Right now you might be wondering where I am going with this little detour...
Remember, I mentioned that the Cross speaks of the uniting of Heaven and Earth in the person of Jesus Christ. I took the detour because it was important to point out that the Cross cannot be separated from the Eucharist. The Eucharist is the memorial of the Crucifixion – in the Eucharistic celebration the once-for-all Sacrifice of Jesus on the Cross is made present for us here and now.
And what’s more, when we receive our Blessed Lord in the Most Holy Sacrament, Heaven and Earth unite. You see, when we receive Holy Communion, we are being united in a most intimate way with Jesus Christ. It is through receiving the Blessed Eucharist that we are made sharers and partakers in Christ’s divine nature.

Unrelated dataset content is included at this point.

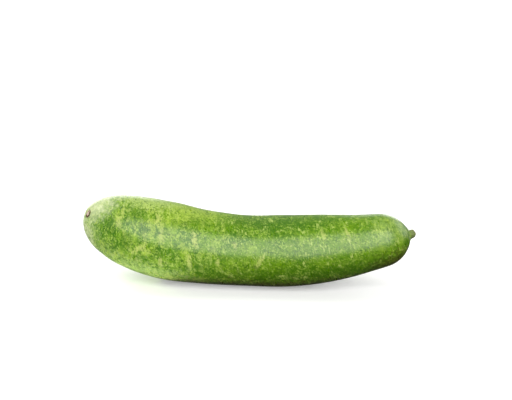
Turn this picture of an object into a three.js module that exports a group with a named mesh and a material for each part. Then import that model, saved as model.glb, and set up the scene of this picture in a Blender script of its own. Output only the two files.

But even more than this is happening. Each one of us who receives Communion individually also receives only one and the same Lord Jesus Christ. And because of this, when we are being brought into union with Him, we are also being brought into union with each other. Although each of us receives individually we are being brought into communion with each other – because Jesus cannot be divided (1 Cor 1:13; Eph 4:4).
This is what St. Paul meant when he said that the cup of blessing is our communion (sharing with each other) in the Blood of Christ; and the bread that we break is our communion (sharing with each other) in the Body of Christ (1 Cor 10:16-17). Not only is Heaven and Earth united when we share in Christ’s Divine Life through receiving Holy Communion – but, as St. Paul reminds us, the whole Catholic Church is united because of the common union which she is sharing with God.
Now, bringing this all back to the Cross....

The Eucharist is nothing less than the Body and Blood of Jesus Christ – the same Body and Blood which was given for us on the Cross of Calvary. And so we see that the Cross of Christ unites Heaven and Earth on so many different levels.
Now, isn’t that an AWESOME thing to ponder?